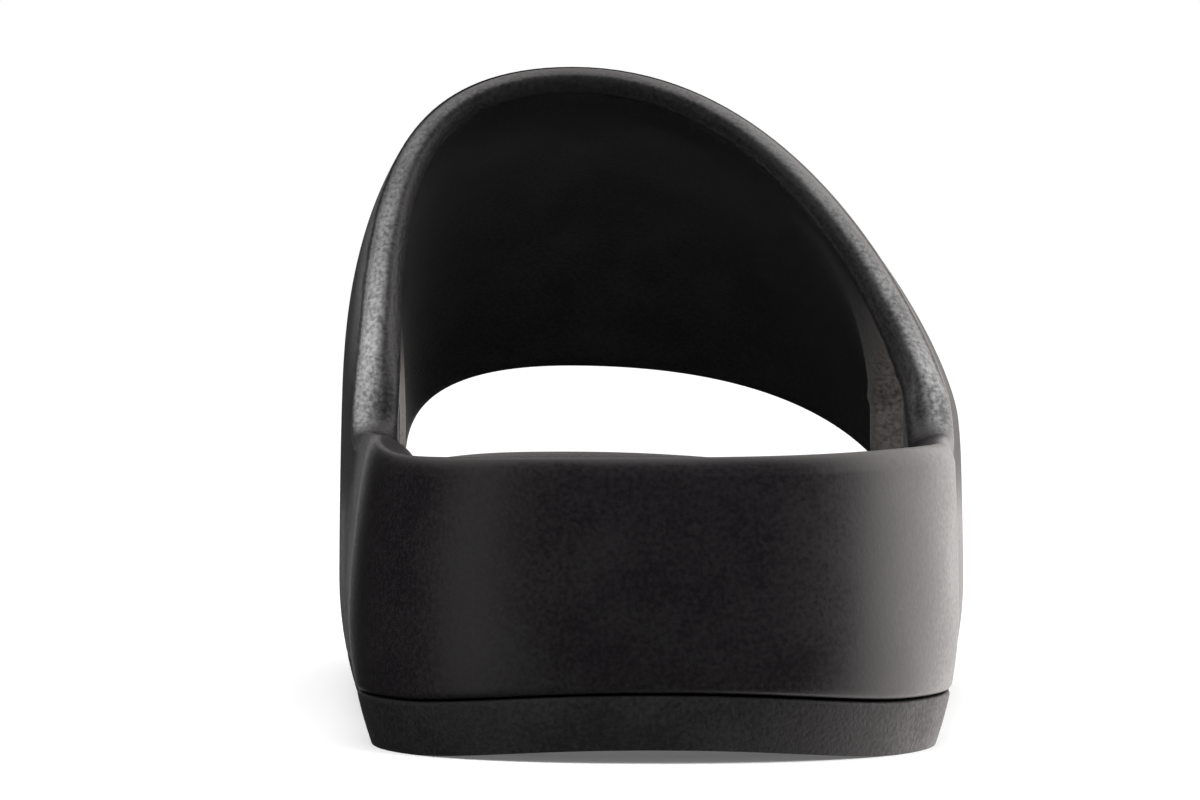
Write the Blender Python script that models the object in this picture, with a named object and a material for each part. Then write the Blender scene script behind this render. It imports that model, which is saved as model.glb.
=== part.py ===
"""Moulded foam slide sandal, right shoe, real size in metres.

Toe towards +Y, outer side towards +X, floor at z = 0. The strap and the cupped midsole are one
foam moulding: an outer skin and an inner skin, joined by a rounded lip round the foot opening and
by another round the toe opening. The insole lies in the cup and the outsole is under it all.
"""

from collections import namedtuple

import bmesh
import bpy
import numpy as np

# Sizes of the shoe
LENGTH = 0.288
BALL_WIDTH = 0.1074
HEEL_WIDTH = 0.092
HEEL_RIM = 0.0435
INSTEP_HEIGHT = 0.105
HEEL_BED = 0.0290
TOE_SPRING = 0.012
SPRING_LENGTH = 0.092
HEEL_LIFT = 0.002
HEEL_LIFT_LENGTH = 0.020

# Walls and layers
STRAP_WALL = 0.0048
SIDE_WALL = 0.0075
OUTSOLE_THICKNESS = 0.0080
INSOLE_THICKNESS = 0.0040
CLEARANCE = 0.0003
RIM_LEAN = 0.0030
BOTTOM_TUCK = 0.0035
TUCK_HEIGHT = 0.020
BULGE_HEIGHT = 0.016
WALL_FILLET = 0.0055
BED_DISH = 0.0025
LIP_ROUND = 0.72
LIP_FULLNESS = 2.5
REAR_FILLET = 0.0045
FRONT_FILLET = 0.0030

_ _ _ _

Write out the whole listing exactly.

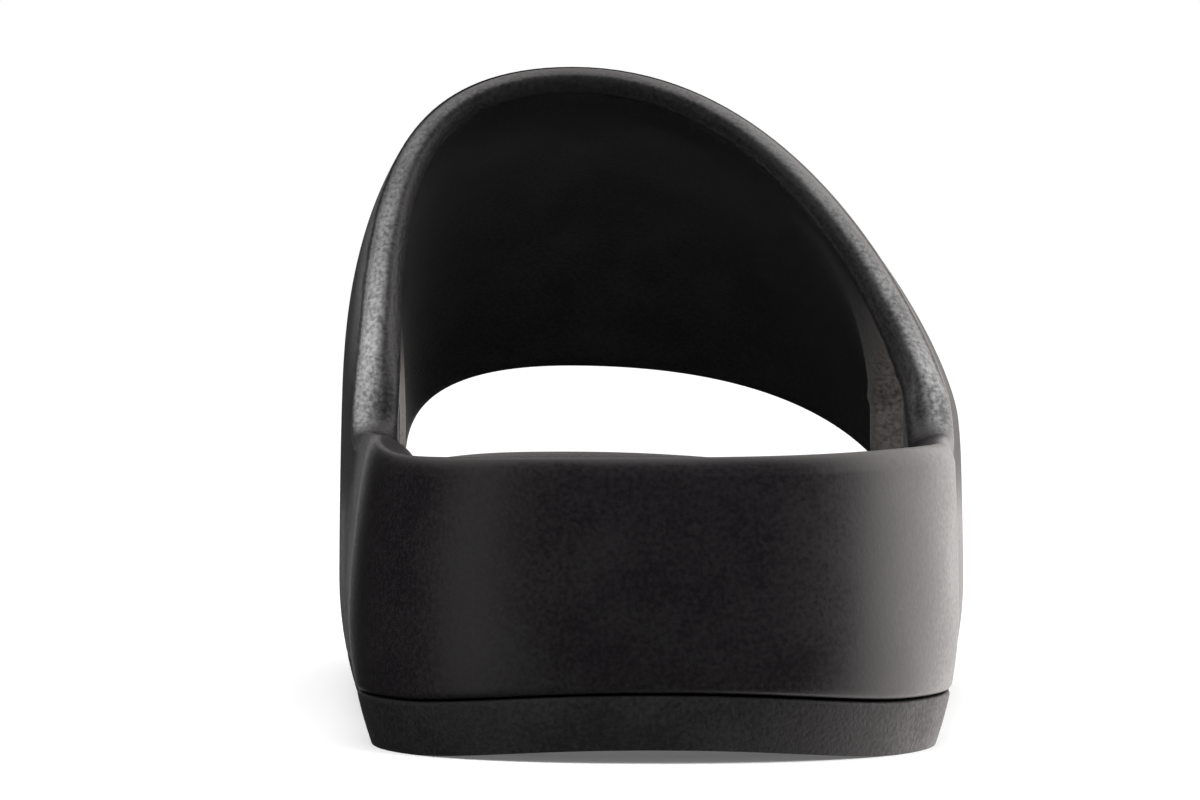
Write the Blender Python script that models the object in this picture, with a named object and a material for each part. Then write the Blender scene script behind this render. It imports that model, which is saved as model.glb.
=== part.py ===
"""Moulded foam slide sandal, right shoe, real size in metres.

Toe towards +Y, outer side towards +X, floor at z = 0. The strap and the cupped midsole are one
foam moulding: an outer skin and an inner skin, joined by a rounded lip round the foot opening and
by another round the toe opening. The insole lies in the cup and the outsole is under it all.
"""

from collections import namedtuple

import bmesh
import bpy
import numpy as np

# Sizes of the shoe
LENGTH = 0.288
BALL_WIDTH = 0.1074
HEEL_WIDTH = 0.092
HEEL_RIM = 0.0435
INSTEP_HEIGHT = 0.105
HEEL_BED = 0.0290
TOE_SPRING = 0.012
SPRING_LENGTH = 0.092
HEEL_LIFT = 0.002
HEEL_LIFT_LENGTH = 0.020

# Walls and layers
STRAP_WALL = 0.0048
SIDE_WALL = 0.0075
OUTSOLE_THICKNESS = 0.0080
INSOLE_THICKNESS = 0.0040
CLEARANCE = 0.0003
RIM_LEAN = 0.0030
BOTTOM_TUCK = 0.0035
TUCK_HEIGHT = 0.020
BULGE_HEIGHT = 0.016
WALL_FILLET = 0.0055
BED_DISH = 0.0025
LIP_ROUND = 0.72
LIP_FULLNESS = 2.5
REAR_FILLET = 0.0045
FRONT_FILLET = 0.0030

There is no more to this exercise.